I want to replace this with

<a href="https://example.com/some_image.jpg">some_image</a>

I was reading Javadoc, trying to figure out how to do it, and searching for examples on the Internet, but so far I could not find a way to place inner text. Is there a way to do it?

Same posted on SO

IvanPizhenko avatar Jun 14 '21 19:06 IvanPizhenko

Hmm. Good question. I don't think there's a way right now. Perhaps there needs to be a way for an element policy to receive an output token stream for content.

mikesamuel avatar Jun 16 '21 16:06 mikesamuel

You could replace it with a preprocessor, I am currently doing it like that.

            .withPreprocessor(r -> new HtmlStreamEventReceiverWrapper(r) {
                @Override
                public void openTag(@NotNull String elementName, @NotNull List<String> attrs) {
                    if ("a".equals(elementName)) {
                        super.openTag("span", attrs);
                    } else {
                        super.openTag(elementName, attrs);
                    }
                }
            })

myin142 avatar Jun 23 '21 11:06 myin142

@myin142 Thank you for your answer, but the problem is not to just replace tag, but to also place inner text inside the replaced tag. Meanwhile I have ended up with using Jsoup for that.

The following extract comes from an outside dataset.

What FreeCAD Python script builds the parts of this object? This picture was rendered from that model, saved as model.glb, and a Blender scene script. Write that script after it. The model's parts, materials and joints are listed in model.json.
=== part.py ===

IvanPizhenko avatar Jun 23 '21 12:06 IvanPizhenko

@IvanPizhenko I was actually proposing a way to affect the innerHTML of the tag, by providing access to a scoped HtmlStreamEventReceiver.

That would allow specifying innerText/textContent by just calling .text which takes a string of text/plain.

But one could construct more complicated internals by using the open and close tag methods.

mikesamuel avatar Jun 23 '21 16:06 mikesamuel

@mikesamuel Is that implemented? If yes, can you please show a short working code example (like @myin142 provided above)?

IvanPizhenko avatar Jun 23 '21 22:06 IvanPizhenko

@IvanPizhenko No. I was thinking that I could add something that would let you do that.

The limitation that this library has, compared to JSoup, is that it operates as a streaming filter left to right.

That means it has a better memory footprint, and is less prone to denial of service, but it does mean that you can't look at a node's content when deciding what to do with it.

So I can offer some simple options to prepend/append/replace the content with something specified by a policy, but I cannot allow arbitrary rearrangement.

mikesamuel avatar Jun 24 '21 14:06 mikesamuel

@mikesamuel well, let's try your idea. Please do the changes you are talking about and provide a code example how to use them.

IvanPizhenko avatar Jun 25 '21 19:06 IvanPizhenko

Implement a processor as below, the inner text can be replaced.


    private static final PolicyFactory VALID_TAGS_POLICY = new HtmlPolicyBuilder()
            .withPreprocessor((HtmlStreamEventReceiver r) -> new HtmlStreamEventReceiverWrapper(r) {
                String newText = "";

                @Override
                public void closeTag(String elementName) {
                    // If this element is disallowed, clear it's content
                    if (!VALID_TAGS_SET.contains(elementName)) {
                        newText = "";
                    }
                    r.text(newText);
                    r.closeTag(elementName);
                }

                @Override
                public void text(String text) {
                    newText = text;
                }
            })
            .allowElements(VALID_TAGS)
            .toFactory();

WuXian-Allison avatar Nov 25 '22 08:11 WuXian-Allison

@WuXian-Allison Thank you! This is interesting idea!

IvanPizhenko avatar Nov 26 '22 17:11 IvanPizhenko